Yes, Prime Minister
Yes, Prime Minister’s reputation precedes itself. It doesn’t matter if you’ve seen the show before or not, most people are aware of its existence; it's an older British BBC comedy. It is, the producers inform us, “part of our everyday language”. While this may be true, it is only true to an extent and sadly this stage adaptation does little to dazzle the audience. That is not to say the production doesn’t try; there are many fine aspects of this show, but for the most part the script feels labored, underwhelming and unfortunately archaic. Rather than presenting an energetic, new, different or inspired twist on classic political satire Yes, Prime Minister rather feels like it is going through the motions. It offers apparently current jabs at the world at large – global warming, Rupert Murdoch, Berlusconi – but as a whole it feels a little flat and more nostalgic than engaging.
The set itself (design, Shaun Gurton) was an impressive recreation of what one imagines the office of the Prime Minister to look like; large rugs across the carpet, an imposing desk in the center, leather couches, tables, paintings etc. In fact the set was one of the standout features of the show with its moving picture frames that became a projector (used for wonderful comedic effect) and an enormous window across the upstage wall upon which the rain teemed down upon during the latter half of the first act. In addition to this were some four televisions scattered around the sides of the stage which became screens for a live BBC broadcast; it was fun to be able to watch the screens and the actors simultaneously.

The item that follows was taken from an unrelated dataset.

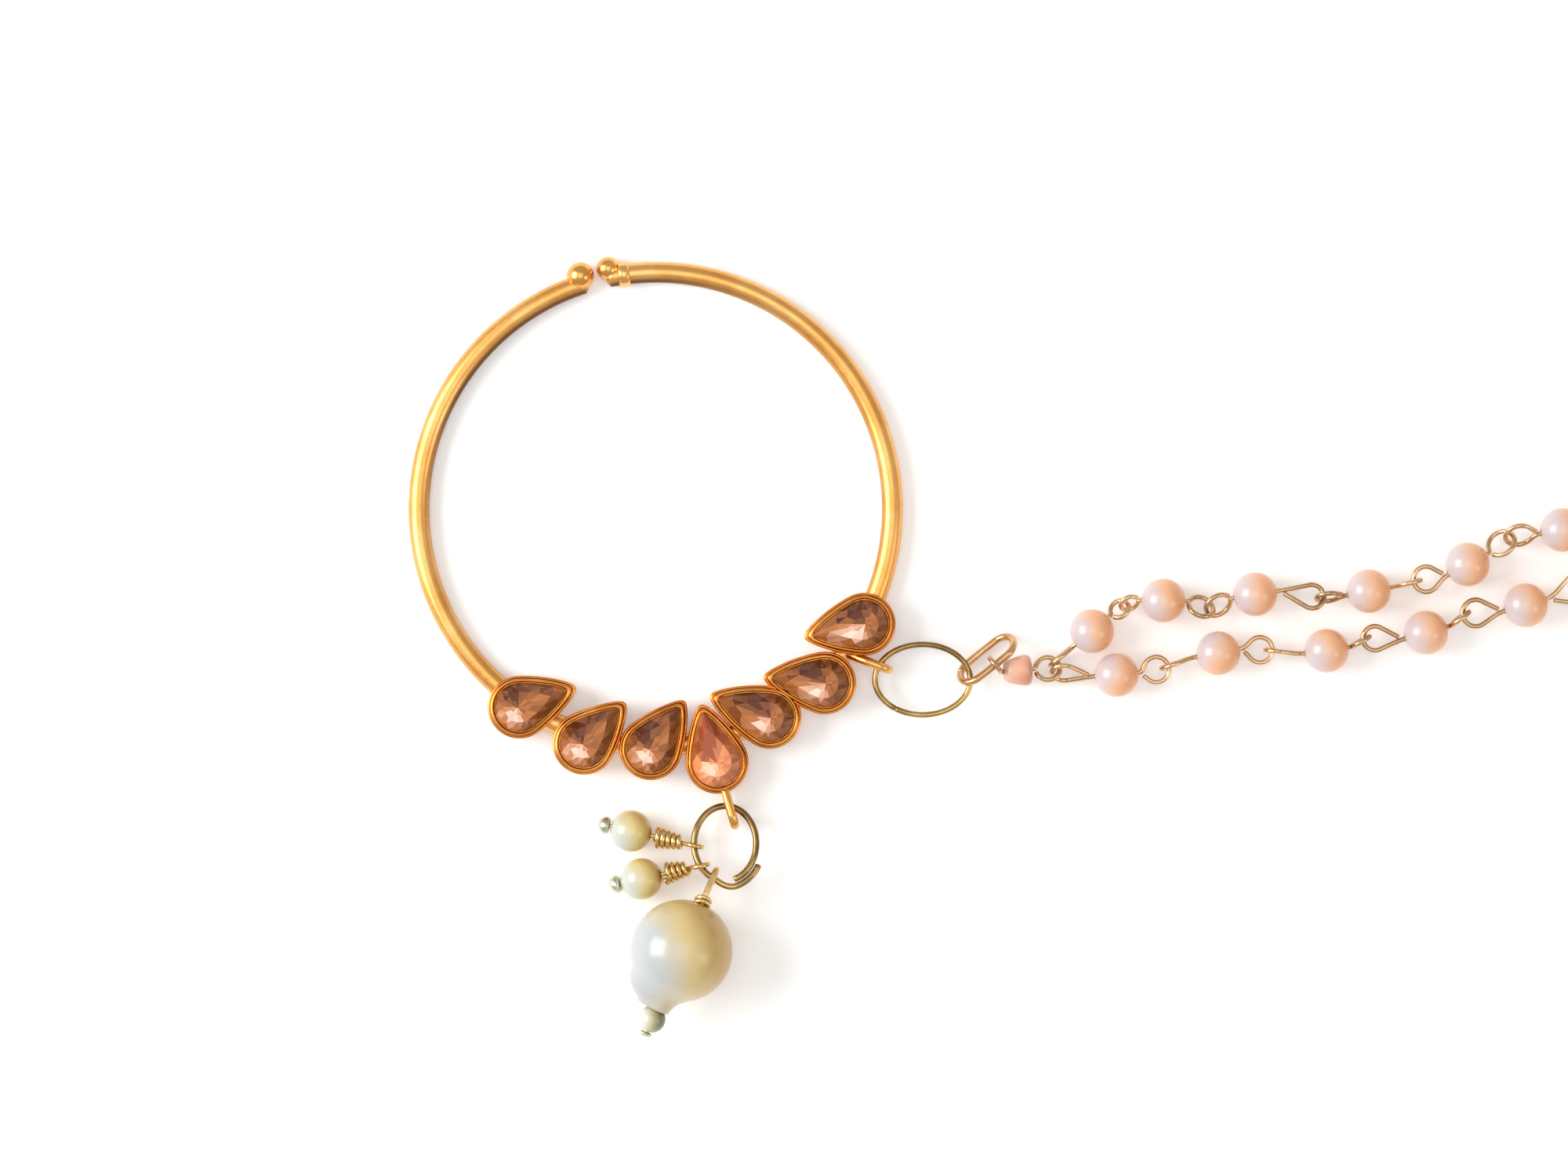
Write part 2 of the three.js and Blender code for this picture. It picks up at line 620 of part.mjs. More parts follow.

On stage as the two leads were Philip Quast and Mark Owen-Taylor as Sir Humphrey and Prime Minister Jim Hacker respectively. Quast’s Sir Humphrey was, as to be expected, droll, and while I never found him overly captivating on the stage I must concede that the energy of the group lifted dramatically whenever he entered. It is a fun role to play; that of the antihero with whom the audience is often secretly siding, but I never felt as though Quast really earned our approval based on the performance itself, rather the audience needed to be already sold on the character before watching. I guess though, Quast was a fine Sir Humphrey and performed his obfuscating, prevaricating, mellifluous, if somewhat tangential, verbose and loquacious, soliloquies with effulgent, ardent and erudite alacrity. Kudos to him.
As the Prime Minister, Owen-Taylor was indeed the “cowardly lion”; ‘It’s the people’s will Humphrey, I’m their leader so I must follow them’. Yes his dialogue made fun of government, yes he confirmed that politics is the blind leading the blind, yes he demonstrated the way leaders muddle their way through situations. But to what end? While occasionally bordering on Basil Fawlty and with hints of Colin Firth (in Mama Mia, not the King’s Speech) Owen-Taylor kept the plot moving along but without ever finding the pace or necessary effortless humor which is so wonderful in the original. I draw parallels with the original only in so far as illustrating that the comedy comes from the haplessness of the Prime Minister and your inevitable sympathy for his plight; rather than here, where he reasons with paedophilia. Moreover in a comedy such as this, the laughs come from saying a line without asking for a laugh, and here it felt a little like the cast wanted the laughs, which doesn’t get laughs.
To round out the four leads were John Lloyd Fillingham and Caroline Craig as Bernard Woolley and Claire Sutton. The former was a wonderful actor who came close to stealing the show, whereas the latter provided little more than a dubious accent. Fillingham had a great sense of comedic timing and provided attention to detail – facial expressions, reactions and an outstanding ‘casual’ look. He played the caricature well without overdoing it and provided a great sounding board for the often absurd conversations going on around him. Craig was simply lackluster. There were moments throughout the show where the actors found their rhythm and a few phrases of dialogue which entertained bouncy banter, but they will need to work on that dramatically during the run to really nail the dialogue; which in itself would be little more than a mediocre episode of the original.
Director Tom Gutteridge uses the space well and conceptually has staged a great production. Innovations such as the moving picture frames and the live broadcast really help bring the show to life. Unfortunately though, the audience never quite gets to experience anything more than a standard British fare which caters for a specific demographic, and even then, not particularly well. Yes, Prime Minister does not translate well onto today’s stage and I don’t think it would without some pretty innovative playwriting. Moreover, these days Australian culture has moved on a little from BBC shows, cultural references and gags about Margaret Thatcher. Certainly, there will be those out there who enjoy this show, but that will be more out of sentimentality for the original rather than the rejuvenation of the stage production.
Would I recommend this to my friends? Probably not. Gutteridge’s show really does try to be fun, light-hearted and satirical, and when it finds its feet it is enjoyable to watch as most of the elements of good theatre are in place. Sadly, it didn’t quite come together.